Slides 3, 4 and 5, which set out facts about the energy trilemma, global demographics, and the contrast in energy consumption and projected population growth between more developed and less developed economies of the world, did not provoke as much discussion. Fortunately there was little disagreement with the data, as this was crucial for setting the scene on the last slide.
The discussion on the last slide was that the growth in energy demand and the continued need for oil was something that wasn’t often shown. One very interesting comment was that at the recent ATCE in Houston, people had started to use the phrases “energy addition” or “energy expansion” instead of “energy transition”. To me this makes a lot of sense. To meet growing demand for energy, it would make sense to build more energy sources that meet our current aspirations / societal expectations for sustainable energy. Whether that energy is sustainable and reliable, or sustainable and cheap remains to be seen (remember you can’t have all three in your cake and eat it too). Thus, a large portion of future growth in energy demand is likely to come from renewables. Yet against this backdrop there is still room for growth in oil production. Oil may not remain as the largest source of energy in the world, but that doesn’t mean it will go into decline. Much like how China is often maligned as being dependent on a growing coal industry, how many are also aware that there has been massive growth in renewable energy in that country? Again, it is not an either / or conservation. The future energy needs of this planet will be met from a variety of sources.

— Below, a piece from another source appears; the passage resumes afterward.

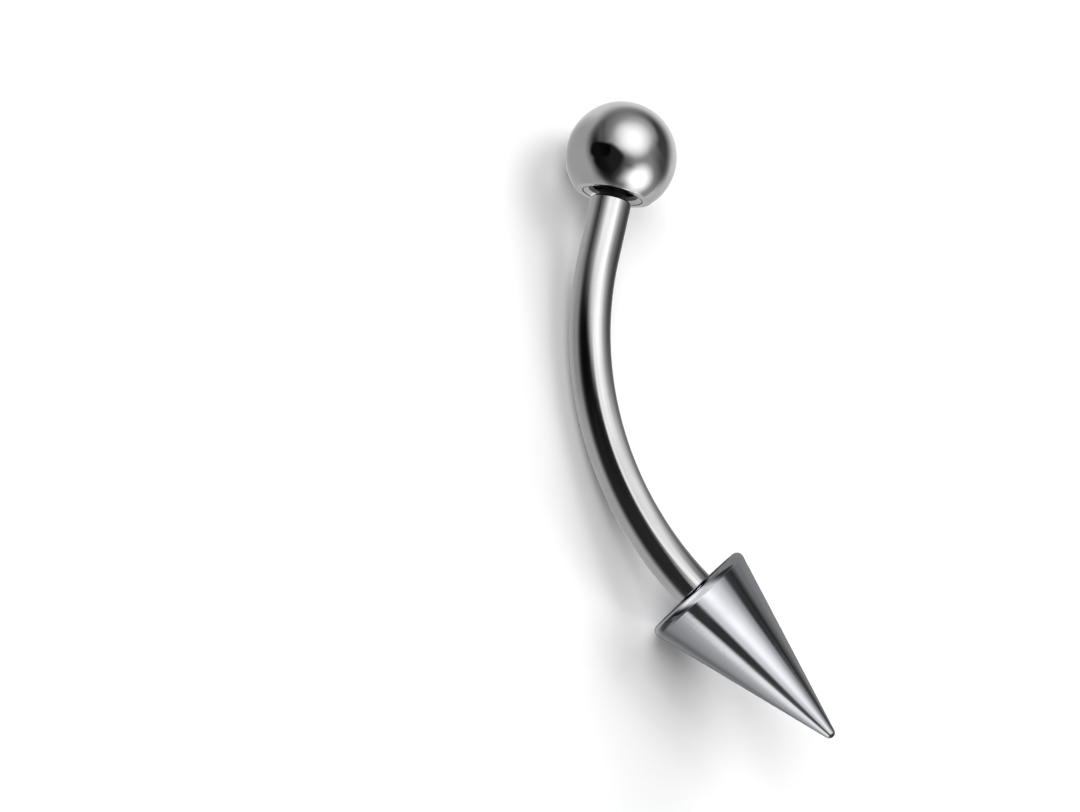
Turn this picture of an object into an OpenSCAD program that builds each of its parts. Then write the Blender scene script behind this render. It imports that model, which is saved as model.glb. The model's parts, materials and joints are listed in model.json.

The final slide also sparked a discussion on carbon capture and storage technologies. That with growth in that particular technology, the balance of carbon-intensive to low-carbon sources would shift further towards the sustainable axis as it is possible to offset a portion of the carbon dioxide emissions through capture and sequestration. The concept of “artificial trees” was mentioned as a concept, albeit one that had been dismissed on the grounds that you couldn’t possible build millions and millions of artificial trees. The person contributing to the discussion merely noted that last year the world apparently manufactured 85 million new vehicles. That puts the dismissive comments into perspective. If we deny ourselves the imagination to consider how a solution could be implemented, then all we are doing is putting barriers in place towards its eventual acceptance. Good solutions will usually win through. Eventually.

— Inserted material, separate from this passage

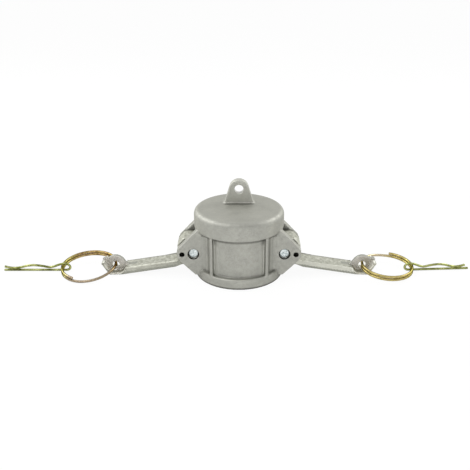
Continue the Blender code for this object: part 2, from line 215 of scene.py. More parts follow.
def addLathe(bm, profile, steps):
    # A closed outline of (radius, height) points, turned round the Z axis.
    points = [bm.verts.new((radius, 0.0, height)) for radius, height in profile]
    edges = [bm.edges.new((points[i], points[i - 1])) for i in range(len(points))]
    bmesh.ops.spin(
        bm,
        geom=points + edges,
        cent=(0, 0, 0),
        axis=(0, 0, 1),
        angle=math.tau,
        steps=steps,
        use_merge=True,
    )
    bmesh.ops.remove_doubles(bm, verts=bm.verts, dist=1e-5)
    loose = [edge for edge in bm.edges if not edge.link_faces]
    bmesh.ops.delete(bm, geom=loose, context="EDGES")


wireEnd = {"narrow": 0.7, "long": 0.25}  # the small chamfer at a wire's ends


def addWire(name, path, radius, finish, sides=20):
    # A round section is drawn along the path, which keeps it from twisting.
    points = [Vector(point) for point in path]
    tangents = []
    for i in range(len(points)):
        ahead = points[min(i + 1, len(points) - 1)]
        tangents.append((ahead - points[max(i - 1, 0)]).normalized())
    lead = wireEnd["long"]
    last = len(points) - 1
    stations = [(points[0], wireEnd["narrow"], 0), (points[0] + tangents[0] * lead, 1.0, 0)]
    stations += [(points[i], 1.0, i) for i in range(1, last)]
    stations += [(points[-1] - tangents[-1] * lead, 1.0, last)]
    stations += [(points[-1], wireEnd["narrow"], last)]
    normal = tangents[0].orthogonal().normalized()
    bm = bmesh.new()
    before = None
    for here, size, i in stations:
        normal = (normal - tangents[i] * normal.dot(tangents[i])).normalized()
        turned = Matrix((normal, tangents[i].cross(normal), tangents[i])).transposed().to_4x4()
        place = Matrix.Translation(here) @ turned @ Matrix.Diagonal((size, size, 1, 1))
        if before is None:
            bmesh.ops.create_circle(
                bm, cap_ends=True, segments=sides, radius=radius, matrix=place
            )
            face = bm.faces[:][0]
        else:
            grown = bmesh.ops.extrude_face_region(bm, geom=[face, *face.edges])["geom"]
            face = next(part for part in grown if isinstance(part, bmesh.types.BMFace))
            bmesh.ops.transform(bm, matrix=place @ before.inverted(), verts=face.verts)
        before = place
    return addObject(name, bm, finish, 40.0)


def smoothPath(points, steps):
    # An even curve through the points.
    ends = [2 * Vector(points[0]) - Vector(points[1])]
    ends += [Vector(point) for point in points]
    ends += [2 * Vector(points[-1]) - Vector(points[-2])]
    path = []
    for a, b, c, d in zip(ends, ends[1:], ends[2:], ends[3:]):
        for i in range(steps):
            t = i / steps
            bend = 2 * b + (c - a) * t + (2 * a - 5 * b + 4 * c - d) * t * t
            path.append(0.5 * (bend + (3 * b - a - 3 * c + d) * t * t * t))
    path.append(Vector(points[-1]))
    return path


def cadCopy(node):
    # A copy of the CAD node's mesh in millimetres, with its doubles merged.
    bm = bmesh.new()
    bm.from_mesh(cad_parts[node].data)
    bmesh.ops.scale(bm, vec=(1 / mm, 1 / mm, 1 / mm), verts=bm.verts)
    bmesh.ops.remove_doubles(bm, verts=bm.verts, dist=1e-4)
    return bm


def applied(piece):
    # The piece's mesh becomes what its modifiers make.
    graph = bpy.context.evaluated_depsgraph_get()
    mesh = bpy.data.meshes.new_from_object(piece.evaluated_get(graph))
    piece.modifiers.clear()
    piece.data = mesh
    return piece


def castSkin(name, bm, size, finish):
    # One soft-edged casting from the CAD copy, whose machined holes have been filled in.
    piece = addObject(name, bm, finish)
    remesh = piece.modifiers.new("casting", "REMESH")
    remesh.mode = "VOXEL"
    remesh.voxel_size = size["voxel"] * mm
    remesh.use_smooth_shade = True
    soften = piece.modifiers.new("tumbled", "SMOOTH")
    soften.factor = 0.5
    soften.iterations = size["softening"]
    applied(piece)
    piece.data.materials.clear()
    piece.data.materials.append(finish)
    return piece


def cutAway(piece, shapes, finish):
    # Cuts the machined holes, whose faces take the cutters' finish.
    piece.data.materials.append(finish)
    cutters = []
    for i, bm in enumerate(shapes):
        cutter = addObject(f"{piece.name}_cutter_{i}", bm, finish)
        cutter.hide_render = True
        cutter.display_type = "WIRE"
        change = piece.modifiers.new(cutter.name, "BOOLEAN")
        change.operation = "DIFFERENCE"
        change.solver = "EXACT"
        change.object = cutter
        change.material_mode = "TRANSFER"
        cutters.append(cutter)
    applied(piece)
    for cutter in cutters:
        bpy.data.objects.remove(cutter, do_unlink=True)


def slotOf(piece, finish):
    # The number of the finish's slot, which is added where the piece has none.
    if finish.name not in piece.data.materials:
        piece.data.materials.append(finish)
    return piece.data.materials.find(finish.name)


def darken(piece, centre, reach, finish, outside=0.0):
    # The faces within reach of a hole's centre take the finish, where |y| is over outside.
    slot = slotOf(piece, finish)
    for face in piece.data.polygons:
        place = face.center / mm
        away = math.hypot(place.x - centre[0], place.z - centre[1])
        if away < reach and abs(place.y) > outside:
            face.material_index = slot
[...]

Energy is fundamental to a comfortable life for societies in our world. As the world population continues to grow, and as economies continue to develop, the average energy consumption per capita will continue to increase. Perhaps we won’t ever reach a global average on a par with current energy consumption per capita in developed countries, but as energy efficiency is implemented there should be a convergence in energy consumption per capita between the developing economies and the developed economies.
Overall this means that energy consumption will inevitably continue to grow. Much of that future growth could be met by renewable sources, yet even in that scenario there is still likely to be growth in oil and gas demand. So to come back to the original question, given the trends in historical energy demand and the often touted energy transition, will there be a future for the oil and gas industry? I believe the answer is a resounding “of course”. The challenge for those in the industry, is how to deliver new field developments and sustain existing production, in an environment where society seems desperate to avoid being seen to finance or support the oil industry? Well that question will need to wait for another day.